RECORDS SUPPLIED:
....

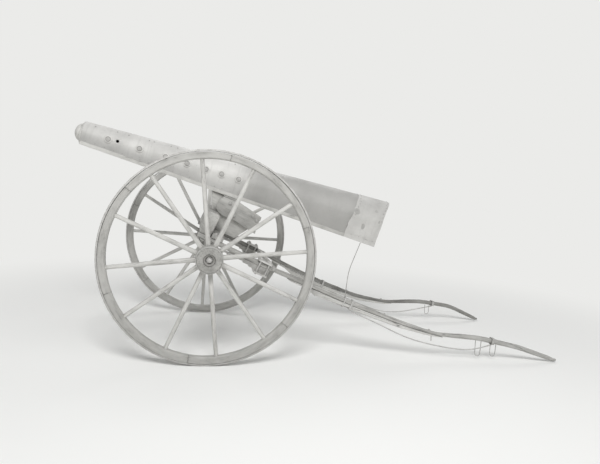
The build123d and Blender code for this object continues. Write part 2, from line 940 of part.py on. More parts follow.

....

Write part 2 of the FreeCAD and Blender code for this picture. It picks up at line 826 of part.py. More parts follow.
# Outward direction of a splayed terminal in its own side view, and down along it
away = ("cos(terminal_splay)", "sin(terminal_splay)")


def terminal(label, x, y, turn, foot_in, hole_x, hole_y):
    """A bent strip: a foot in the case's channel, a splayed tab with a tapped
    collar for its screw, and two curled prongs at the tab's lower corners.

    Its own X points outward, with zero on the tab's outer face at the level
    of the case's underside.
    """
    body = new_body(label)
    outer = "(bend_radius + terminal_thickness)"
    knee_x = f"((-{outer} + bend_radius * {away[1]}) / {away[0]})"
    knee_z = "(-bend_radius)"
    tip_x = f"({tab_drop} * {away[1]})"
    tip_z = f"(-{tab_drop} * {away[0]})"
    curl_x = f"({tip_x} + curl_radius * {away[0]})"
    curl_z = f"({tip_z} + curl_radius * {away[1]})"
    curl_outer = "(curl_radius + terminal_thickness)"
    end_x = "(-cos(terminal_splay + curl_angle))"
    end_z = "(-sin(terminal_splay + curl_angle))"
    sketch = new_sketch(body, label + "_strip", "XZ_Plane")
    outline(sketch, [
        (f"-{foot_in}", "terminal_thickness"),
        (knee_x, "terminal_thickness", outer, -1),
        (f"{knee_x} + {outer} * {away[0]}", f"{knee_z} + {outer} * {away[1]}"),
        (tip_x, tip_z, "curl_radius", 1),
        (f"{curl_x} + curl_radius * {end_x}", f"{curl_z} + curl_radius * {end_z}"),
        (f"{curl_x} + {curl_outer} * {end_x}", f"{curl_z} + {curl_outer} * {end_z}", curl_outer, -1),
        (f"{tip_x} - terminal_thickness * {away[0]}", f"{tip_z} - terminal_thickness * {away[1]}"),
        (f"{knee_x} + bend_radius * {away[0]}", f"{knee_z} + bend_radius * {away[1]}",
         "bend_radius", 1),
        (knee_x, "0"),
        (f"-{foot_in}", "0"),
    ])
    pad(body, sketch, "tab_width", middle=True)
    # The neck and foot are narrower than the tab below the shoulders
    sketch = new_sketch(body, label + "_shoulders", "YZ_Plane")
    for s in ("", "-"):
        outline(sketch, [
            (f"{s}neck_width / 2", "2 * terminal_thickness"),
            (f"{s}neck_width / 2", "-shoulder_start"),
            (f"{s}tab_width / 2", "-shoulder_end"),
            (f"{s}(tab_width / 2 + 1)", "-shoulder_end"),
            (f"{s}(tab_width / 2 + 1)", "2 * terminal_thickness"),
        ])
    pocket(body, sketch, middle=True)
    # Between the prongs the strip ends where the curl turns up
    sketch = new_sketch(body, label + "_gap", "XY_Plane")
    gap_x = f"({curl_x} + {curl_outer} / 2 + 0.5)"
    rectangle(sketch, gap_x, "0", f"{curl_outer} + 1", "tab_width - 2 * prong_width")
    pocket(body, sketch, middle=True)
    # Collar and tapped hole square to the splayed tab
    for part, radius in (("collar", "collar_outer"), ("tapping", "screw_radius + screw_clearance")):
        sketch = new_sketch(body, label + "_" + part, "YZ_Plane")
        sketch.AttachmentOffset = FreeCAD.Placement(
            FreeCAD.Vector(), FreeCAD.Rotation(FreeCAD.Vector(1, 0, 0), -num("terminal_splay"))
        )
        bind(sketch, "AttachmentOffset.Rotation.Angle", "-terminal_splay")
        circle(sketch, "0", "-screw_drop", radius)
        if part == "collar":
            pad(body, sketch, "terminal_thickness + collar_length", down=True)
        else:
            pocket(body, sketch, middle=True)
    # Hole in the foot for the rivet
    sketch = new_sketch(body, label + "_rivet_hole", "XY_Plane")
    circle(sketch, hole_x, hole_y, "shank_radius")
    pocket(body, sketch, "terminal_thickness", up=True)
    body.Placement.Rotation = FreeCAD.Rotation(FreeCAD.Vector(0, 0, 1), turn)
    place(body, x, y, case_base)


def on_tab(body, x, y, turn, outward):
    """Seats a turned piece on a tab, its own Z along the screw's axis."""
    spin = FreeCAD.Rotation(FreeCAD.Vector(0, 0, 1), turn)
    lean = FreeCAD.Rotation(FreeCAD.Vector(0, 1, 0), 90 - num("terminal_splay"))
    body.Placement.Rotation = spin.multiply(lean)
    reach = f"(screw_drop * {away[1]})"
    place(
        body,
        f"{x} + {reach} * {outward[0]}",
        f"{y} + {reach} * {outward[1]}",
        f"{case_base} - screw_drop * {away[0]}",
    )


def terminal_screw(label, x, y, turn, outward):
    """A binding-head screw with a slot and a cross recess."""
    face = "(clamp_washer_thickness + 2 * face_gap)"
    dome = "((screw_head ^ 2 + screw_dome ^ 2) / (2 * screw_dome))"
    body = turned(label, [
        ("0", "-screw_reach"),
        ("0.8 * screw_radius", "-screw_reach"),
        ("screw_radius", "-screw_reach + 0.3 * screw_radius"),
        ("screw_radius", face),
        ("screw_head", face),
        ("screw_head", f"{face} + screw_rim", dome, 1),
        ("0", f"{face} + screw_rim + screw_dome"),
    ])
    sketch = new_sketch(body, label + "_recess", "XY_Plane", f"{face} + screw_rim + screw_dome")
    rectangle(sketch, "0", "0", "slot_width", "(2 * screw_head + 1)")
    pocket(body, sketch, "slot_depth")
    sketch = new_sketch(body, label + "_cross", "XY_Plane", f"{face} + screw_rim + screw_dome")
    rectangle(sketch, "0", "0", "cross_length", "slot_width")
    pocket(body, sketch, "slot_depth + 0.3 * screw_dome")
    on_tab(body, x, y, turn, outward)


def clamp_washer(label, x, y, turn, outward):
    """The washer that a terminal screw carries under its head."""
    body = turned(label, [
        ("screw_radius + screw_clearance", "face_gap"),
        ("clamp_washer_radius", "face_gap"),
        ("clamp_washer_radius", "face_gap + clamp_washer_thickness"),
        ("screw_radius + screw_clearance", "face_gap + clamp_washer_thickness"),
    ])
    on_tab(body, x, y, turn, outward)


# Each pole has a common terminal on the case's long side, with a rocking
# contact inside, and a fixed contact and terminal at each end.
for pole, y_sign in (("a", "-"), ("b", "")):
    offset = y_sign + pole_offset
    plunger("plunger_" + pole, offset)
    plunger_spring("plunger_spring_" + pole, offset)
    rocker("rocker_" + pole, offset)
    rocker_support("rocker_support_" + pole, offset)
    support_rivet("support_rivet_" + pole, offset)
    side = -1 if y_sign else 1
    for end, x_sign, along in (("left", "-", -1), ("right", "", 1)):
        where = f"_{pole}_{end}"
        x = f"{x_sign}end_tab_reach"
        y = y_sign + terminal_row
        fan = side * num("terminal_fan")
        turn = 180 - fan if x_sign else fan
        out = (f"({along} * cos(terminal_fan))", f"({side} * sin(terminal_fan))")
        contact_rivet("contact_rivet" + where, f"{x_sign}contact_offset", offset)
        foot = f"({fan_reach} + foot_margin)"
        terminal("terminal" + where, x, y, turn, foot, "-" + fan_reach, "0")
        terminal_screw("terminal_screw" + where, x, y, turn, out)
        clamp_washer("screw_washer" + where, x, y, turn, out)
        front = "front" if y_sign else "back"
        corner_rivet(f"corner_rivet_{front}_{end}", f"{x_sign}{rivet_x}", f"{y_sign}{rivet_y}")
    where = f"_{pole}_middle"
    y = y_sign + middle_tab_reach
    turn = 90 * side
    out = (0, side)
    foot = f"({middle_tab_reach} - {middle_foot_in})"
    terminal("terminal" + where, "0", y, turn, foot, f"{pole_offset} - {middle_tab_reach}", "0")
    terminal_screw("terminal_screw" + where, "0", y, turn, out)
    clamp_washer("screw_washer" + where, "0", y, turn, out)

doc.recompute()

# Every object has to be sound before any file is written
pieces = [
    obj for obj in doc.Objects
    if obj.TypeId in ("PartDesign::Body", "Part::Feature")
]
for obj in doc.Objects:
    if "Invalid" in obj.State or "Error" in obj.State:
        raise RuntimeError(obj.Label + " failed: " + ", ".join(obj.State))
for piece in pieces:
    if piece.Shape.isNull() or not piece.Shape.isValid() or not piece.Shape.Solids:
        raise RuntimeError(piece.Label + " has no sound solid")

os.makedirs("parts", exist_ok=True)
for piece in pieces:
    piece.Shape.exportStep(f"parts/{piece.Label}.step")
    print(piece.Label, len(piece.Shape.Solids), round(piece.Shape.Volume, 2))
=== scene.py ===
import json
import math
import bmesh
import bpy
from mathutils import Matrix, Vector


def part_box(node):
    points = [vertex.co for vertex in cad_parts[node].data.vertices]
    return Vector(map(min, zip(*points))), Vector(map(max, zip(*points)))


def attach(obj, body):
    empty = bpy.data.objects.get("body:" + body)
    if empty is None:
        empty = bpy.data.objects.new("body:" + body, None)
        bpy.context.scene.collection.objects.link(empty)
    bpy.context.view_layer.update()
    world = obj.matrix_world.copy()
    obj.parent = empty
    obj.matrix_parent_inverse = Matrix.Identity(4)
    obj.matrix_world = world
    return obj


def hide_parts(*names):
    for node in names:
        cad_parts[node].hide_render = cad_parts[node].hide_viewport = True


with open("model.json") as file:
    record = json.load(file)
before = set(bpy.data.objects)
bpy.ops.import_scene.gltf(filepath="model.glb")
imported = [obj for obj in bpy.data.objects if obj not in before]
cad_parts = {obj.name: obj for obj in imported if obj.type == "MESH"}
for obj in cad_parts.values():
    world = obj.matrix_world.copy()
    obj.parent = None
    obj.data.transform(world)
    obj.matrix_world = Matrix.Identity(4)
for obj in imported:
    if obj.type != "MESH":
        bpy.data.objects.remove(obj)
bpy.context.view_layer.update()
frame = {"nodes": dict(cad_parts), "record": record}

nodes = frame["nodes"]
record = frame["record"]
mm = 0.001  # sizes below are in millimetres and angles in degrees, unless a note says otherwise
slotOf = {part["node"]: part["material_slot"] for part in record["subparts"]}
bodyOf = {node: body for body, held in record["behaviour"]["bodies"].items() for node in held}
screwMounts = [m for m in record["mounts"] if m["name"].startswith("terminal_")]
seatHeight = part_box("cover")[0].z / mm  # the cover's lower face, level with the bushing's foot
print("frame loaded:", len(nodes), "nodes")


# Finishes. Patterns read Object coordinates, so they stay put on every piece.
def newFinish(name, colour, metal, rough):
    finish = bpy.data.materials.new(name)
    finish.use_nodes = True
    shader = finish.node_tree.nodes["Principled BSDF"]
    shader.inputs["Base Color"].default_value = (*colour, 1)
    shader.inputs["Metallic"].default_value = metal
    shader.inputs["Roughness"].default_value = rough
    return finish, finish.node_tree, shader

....

Repeat exactly the lines running from the one with "doc.recompute()" through the one with "in imported if", both included.

RESULT FOR THIS TASK:
doc.recompute()

# Every object has to be sound before any file is written
pieces = [
    obj for obj in doc.Objects
    if obj.TypeId in ("PartDesign::Body", "Part::Feature")
]
for obj in doc.Objects:
    if "Invalid" in obj.State or "Error" in obj.State:
        raise RuntimeError(obj.Label + " failed: " + ", ".join(obj.State))
for piece in pieces:
    if piece.Shape.isNull() or not piece.Shape.isValid() or not piece.Shape.Solids:
        raise RuntimeError(piece.Label + " has no sound solid")

os.makedirs("parts", exist_ok=True)
for piece in pieces:
    piece.Shape.exportStep(f"parts/{piece.Label}.step")
    print(piece.Label, len(piece.Shape.Solids), round(piece.Shape.Volume, 2))
=== scene.py ===
import json
import math
import bmesh
import bpy
from mathutils import Matrix, Vector


def part_box(node):
    points = [vertex.co for vertex in cad_parts[node].data.vertices]
    return Vector(map(min, zip(*points))), Vector(map(max, zip(*points)))


def attach(obj, body):
    empty = bpy.data.objects.get("body:" + body)
    if empty is None:
        empty = bpy.data.objects.new("body:" + body, None)
        bpy.context.scene.collection.objects.link(empty)
    bpy.context.view_layer.update()
    world = obj.matrix_world.copy()
    obj.parent = empty
    obj.matrix_parent_inverse = Matrix.Identity(4)
    obj.matrix_world = world
    return obj


def hide_parts(*names):
    for node in names:
        cad_parts[node].hide_render = cad_parts[node].hide_viewport = True


with open("model.json") as file:
    record = json.load(file)
before = set(bpy.data.objects)
bpy.ops.import_scene.gltf(filepath="model.glb")
imported = [obj for obj in bpy.data.objects if obj not in before]
cad_parts = {obj.name: obj for obj in imported if obj.type == "MESH"}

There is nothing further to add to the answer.